Braves stadium development to feature lens flare, violations of space-time continuum

Renderings! The Atlanta Braves have ’em, showing what the new pretend urban neighborhood around their new Cobb County stadium will look like when complete! Look, here’s one now:

Takeaways:

  • There will be a mix of modern buildings and retroish buildings, because that’s what people want in their fake urban neighborhoods.
  • The surrounding development will include some small parking lots, with nobody much parking in them, despite a game going on at the time.
  • Some cars are clearly visible on the roads while others are just a blur of head- and taillights, presumably because the architects are those aliens who slipped something in Kirk’s coffee to accelerate him to multiple times normal human speed.
  • The near future will include a really awful Jack & Jones ad campaign.
  • Enough lens flare to kill J.J. Abrams.

Really, though, none of this matters, because these are just sketches meant as a sales pitch for businesses to locate in the project (or as the Atlanta Journal Constitution paraphrased Braves VP Derek Schiller’s explanation, “the concept of project’s look, not the final design”). The eventual development could look like this, or it could look like something else, or it could never get built. It’s important to remember that you’re looking at an ad here, even if it’s a slightly more attractive one than that fake Jack & Jones thing.

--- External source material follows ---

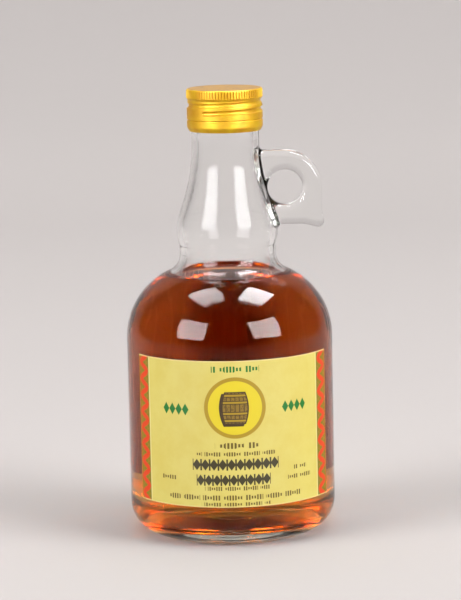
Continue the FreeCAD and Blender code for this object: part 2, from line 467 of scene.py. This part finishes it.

11 comments on “Braves stadium development to feature lens flare, violations of space-time continuum

  1. This article is obviously an entertaining parody but seriously…a pretend neighborhood that may not be built? A drive by the site shows construction progress is not only visible every day but is ahead of schedule. This neighborhood concept of a live, work, play environment is similar to Atlantic Station, the Shops at Buckhead and others around the country that are popping up everywhere. As to the idea this drawing is merely a sales pitch, it’s ironic that on the same day the drawing is shared, the Braves announce they are already having to look at doubling the size of the original planned retail space because the interest from clothing and sports goods companies wanting in has been greater than expected. The micro-brewery, restaurants and concert venue will also enjoy being in this “fake neighborhood”.

  2. It’s the urbanism that’s fake, not the neighborhood. As for whether it’ll all get built, the Braves can say anything they want, but past history (St. Louis, Brooklyn, Harrison, etc.) shows that it’s usually smart to bet the over on when if ever build-out will be completed.

  3. I lived in Atlanta Metro for nearly 5 years. I know the area intimately in which they are trying to build. The traffic is beyond ridiculous now, with the 75 and 285 interchange, high-density residential housing, and office parks everything. How are they going to move people? Another factor people outside that region is unaware about is how contentious the 28 counties that make up Atlanta metro are towards one another. Each county has their own transportation system that runs exclusively within the county. There is no master-planned transportation agency normal large metros like New York, LA, and Chicago have. MARTA was supposed to be it, but counties like Cobb didn’t want to participate. This entire thing is a clusterf%&#.

  4. For all the fuss about this development, that has to be one of the most uninspired “concept” drawings ever done. There are suburban office parks with more original architecture.

  5. I’m a bit late to this, but can we talk about the fact the stadium appears to be pointing South, a direction no other stadium in MLB faces, because blinded batters in afternoon games does not make for compelling baseball.

  6. It’s been talked about:

    http://www.fieldofschemes.com/2014/05/15/7318/braves-stadium-will-face-south-the-better-to-see-their-new-artificial-lake/

    It’s not that far off from Comerica, so probably won’t directly blind batters. Still, doing this just so that fans can see exactly how far away downtown Atlanta is in the distance seems pretty silly.

  7. I’d want to ask Alan if these things are “popping up everywhere,” to include in Buckhead–then why waste all the space on a baseball stadium and parking lots when you could use that land to make real money?

    I wouldn’t call that “concept sketch” fake urban, I’d call it “fake suburban.” Heaven knows what the actual product will live up to.

  8. Correct if me I’m wrong, but there’s still none of the Braves’ promised cantilevering reflected in those renderings, right?